• [Available data]:

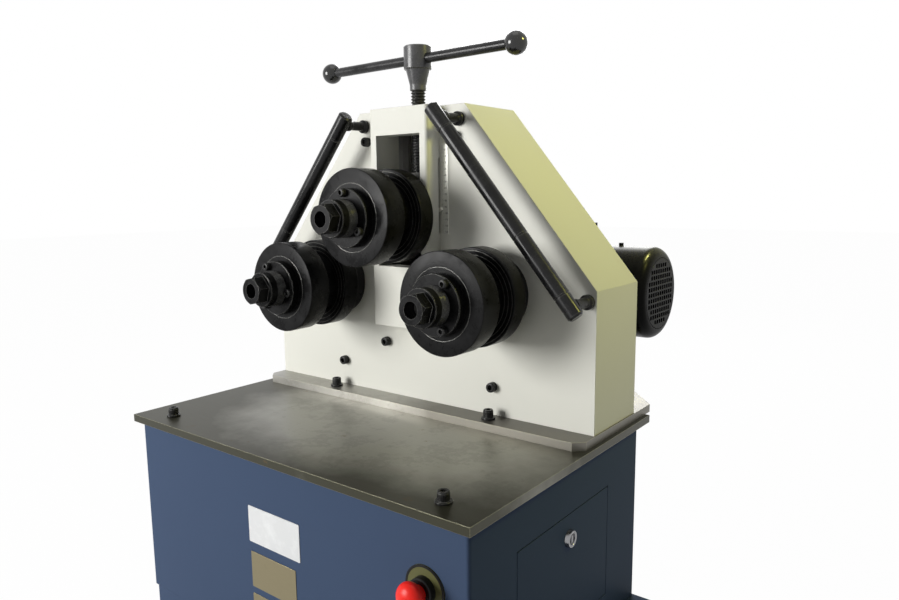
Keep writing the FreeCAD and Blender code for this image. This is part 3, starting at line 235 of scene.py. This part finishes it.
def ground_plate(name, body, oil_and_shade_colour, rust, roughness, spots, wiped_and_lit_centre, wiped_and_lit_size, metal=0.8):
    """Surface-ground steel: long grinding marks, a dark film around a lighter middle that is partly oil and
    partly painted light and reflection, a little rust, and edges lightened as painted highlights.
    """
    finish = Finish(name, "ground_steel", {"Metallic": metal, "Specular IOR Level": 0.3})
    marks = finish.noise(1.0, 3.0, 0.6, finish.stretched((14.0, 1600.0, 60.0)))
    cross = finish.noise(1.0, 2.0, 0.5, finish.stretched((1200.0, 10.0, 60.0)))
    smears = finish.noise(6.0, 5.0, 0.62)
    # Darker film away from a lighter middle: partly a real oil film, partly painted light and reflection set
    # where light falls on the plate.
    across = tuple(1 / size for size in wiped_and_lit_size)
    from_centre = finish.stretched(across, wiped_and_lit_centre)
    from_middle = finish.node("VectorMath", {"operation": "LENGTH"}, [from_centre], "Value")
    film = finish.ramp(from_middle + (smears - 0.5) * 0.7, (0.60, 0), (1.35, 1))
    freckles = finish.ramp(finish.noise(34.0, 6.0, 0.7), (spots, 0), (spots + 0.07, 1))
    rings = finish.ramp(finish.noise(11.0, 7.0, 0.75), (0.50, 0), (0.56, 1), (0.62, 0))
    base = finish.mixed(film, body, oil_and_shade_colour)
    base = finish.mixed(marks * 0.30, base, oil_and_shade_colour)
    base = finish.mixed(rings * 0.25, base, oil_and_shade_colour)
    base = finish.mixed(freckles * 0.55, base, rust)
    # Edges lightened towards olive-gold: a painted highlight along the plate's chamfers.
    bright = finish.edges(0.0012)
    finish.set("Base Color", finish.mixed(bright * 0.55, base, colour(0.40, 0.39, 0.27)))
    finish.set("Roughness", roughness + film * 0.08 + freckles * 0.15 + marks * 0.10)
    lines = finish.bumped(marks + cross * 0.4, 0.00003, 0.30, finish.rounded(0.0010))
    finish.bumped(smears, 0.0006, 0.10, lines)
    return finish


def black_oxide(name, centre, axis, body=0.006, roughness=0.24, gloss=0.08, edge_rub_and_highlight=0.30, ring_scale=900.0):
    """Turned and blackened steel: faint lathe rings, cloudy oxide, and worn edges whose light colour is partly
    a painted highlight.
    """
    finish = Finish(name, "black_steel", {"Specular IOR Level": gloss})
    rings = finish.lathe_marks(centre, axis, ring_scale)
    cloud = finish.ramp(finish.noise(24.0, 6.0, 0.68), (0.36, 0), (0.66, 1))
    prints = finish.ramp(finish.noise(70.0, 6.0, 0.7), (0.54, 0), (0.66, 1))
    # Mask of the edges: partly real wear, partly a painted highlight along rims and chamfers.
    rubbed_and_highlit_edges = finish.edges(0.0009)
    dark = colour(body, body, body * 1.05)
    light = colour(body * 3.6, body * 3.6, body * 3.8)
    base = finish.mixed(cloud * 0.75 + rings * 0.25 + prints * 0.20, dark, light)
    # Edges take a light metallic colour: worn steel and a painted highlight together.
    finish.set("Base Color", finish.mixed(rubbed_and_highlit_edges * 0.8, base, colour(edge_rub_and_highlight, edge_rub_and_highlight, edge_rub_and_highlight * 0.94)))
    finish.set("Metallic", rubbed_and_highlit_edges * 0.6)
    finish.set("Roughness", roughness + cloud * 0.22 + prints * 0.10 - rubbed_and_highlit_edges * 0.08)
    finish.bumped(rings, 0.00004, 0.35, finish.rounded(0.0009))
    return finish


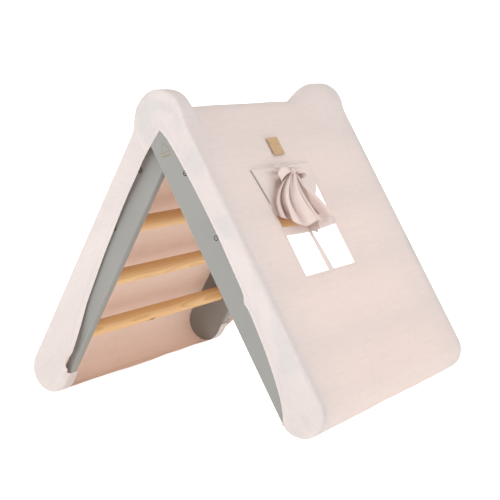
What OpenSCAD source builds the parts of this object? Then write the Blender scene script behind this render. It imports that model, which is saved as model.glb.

• [Do this]: What do the records say? Quote them all exactly.

• [Exercise answer]:
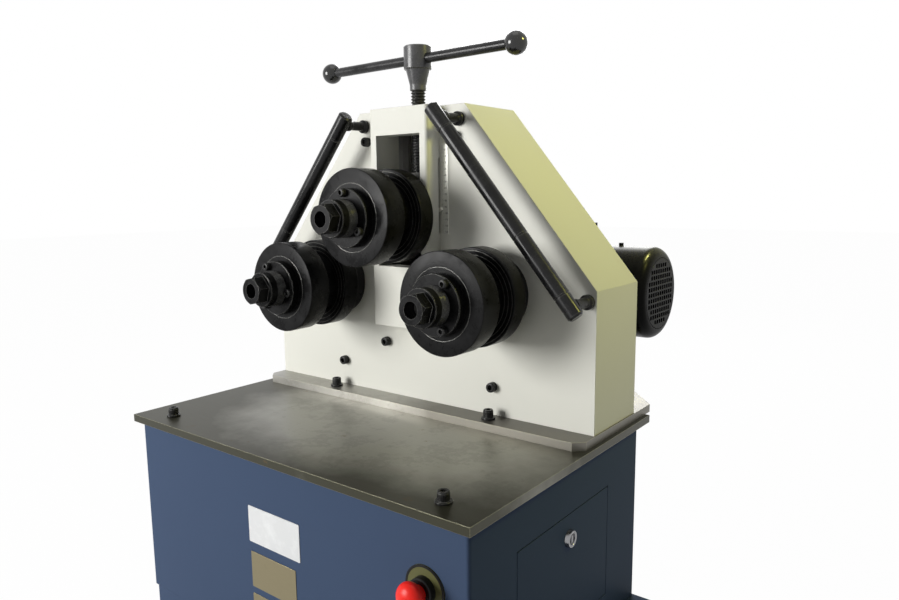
Keep writing the FreeCAD and Blender code for this image. This is part 3, starting at line 235 of scene.py. This part finishes it.
def ground_plate(name, body, oil_and_shade_colour, rust, roughness, spots, wiped_and_lit_centre, wiped_and_lit_size, metal=0.8):
    """Surface-ground steel: long grinding marks, a dark film around a lighter middle that is partly oil and
    partly painted light and reflection, a little rust, and edges lightened as painted highlights.
    """
    finish = Finish(name, "ground_steel", {"Metallic": metal, "Specular IOR Level": 0.3})
    marks = finish.noise(1.0, 3.0, 0.6, finish.stretched((14.0, 1600.0, 60.0)))
    cross = finish.noise(1.0, 2.0, 0.5, finish.stretched((1200.0, 10.0, 60.0)))
    smears = finish.noise(6.0, 5.0, 0.62)
    # Darker film away from a lighter middle: partly a real oil film, partly painted light and reflection set
    # where light falls on the plate.
    across = tuple(1 / size for size in wiped_and_lit_size)
    from_centre = finish.stretched(across, wiped_and_lit_centre)
    from_middle = finish.node("VectorMath", {"operation": "LENGTH"}, [from_centre], "Value")
    film = finish.ramp(from_middle + (smears - 0.5) * 0.7, (0.60, 0), (1.35, 1))
    freckles = finish.ramp(finish.noise(34.0, 6.0, 0.7), (spots, 0), (spots + 0.07, 1))
    rings = finish.ramp(finish.noise(11.0, 7.0, 0.75), (0.50, 0), (0.56, 1), (0.62, 0))
    base = finish.mixed(film, body, oil_and_shade_colour)
    base = finish.mixed(marks * 0.30, base, oil_and_shade_colour)
    base = finish.mixed(rings * 0.25, base, oil_and_shade_colour)
    base = finish.mixed(freckles * 0.55, base, rust)
    # Edges lightened towards olive-gold: a painted highlight along the plate's chamfers.
    bright = finish.edges(0.0012)
    finish.set("Base Color", finish.mixed(bright * 0.55, base, colour(0.40, 0.39, 0.27)))
    finish.set("Roughness", roughness + film * 0.08 + freckles * 0.15 + marks * 0.10)
    lines = finish.bumped(marks + cross * 0.4, 0.00003, 0.30, finish.rounded(0.0010))
    finish.bumped(smears, 0.0006, 0.10, lines)
    return finish


def black_oxide(name, centre, axis, body=0.006, roughness=0.24, gloss=0.08, edge_rub_and_highlight=0.30, ring_scale=900.0):
    """Turned and blackened steel: faint lathe rings, cloudy oxide, and worn edges whose light colour is partly
    a painted highlight.
    """
    finish = Finish(name, "black_steel", {"Specular IOR Level": gloss})
    rings = finish.lathe_marks(centre, axis, ring_scale)
    cloud = finish.ramp(finish.noise(24.0, 6.0, 0.68), (0.36, 0), (0.66, 1))
    prints = finish.ramp(finish.noise(70.0, 6.0, 0.7), (0.54, 0), (0.66, 1))
    # Mask of the edges: partly real wear, partly a painted highlight along rims and chamfers.
    rubbed_and_highlit_edges = finish.edges(0.0009)
    dark = colour(body, body, body * 1.05)
    light = colour(body * 3.6, body * 3.6, body * 3.8)
    base = finish.mixed(cloud * 0.75 + rings * 0.25 + prints * 0.20, dark, light)
    # Edges take a light metallic colour: worn steel and a painted highlight together.
    finish.set("Base Color", finish.mixed(rubbed_and_highlit_edges * 0.8, base, colour(edge_rub_and_highlight, edge_rub_and_highlight, edge_rub_and_highlight * 0.94)))
    finish.set("Metallic", rubbed_and_highlit_edges * 0.6)
    finish.set("Roughness", roughness + cloud * 0.22 + prints * 0.10 - rubbed_and_highlit_edges * 0.08)
    finish.bumped(rings, 0.00004, 0.35, finish.rounded(0.0009))
    return finish


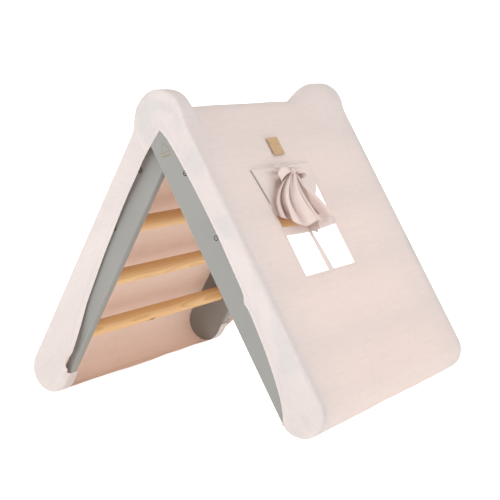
What OpenSCAD source builds the parts of this object? Then write the Blender scene script behind this render. It imports that model, which is saved as model.glb.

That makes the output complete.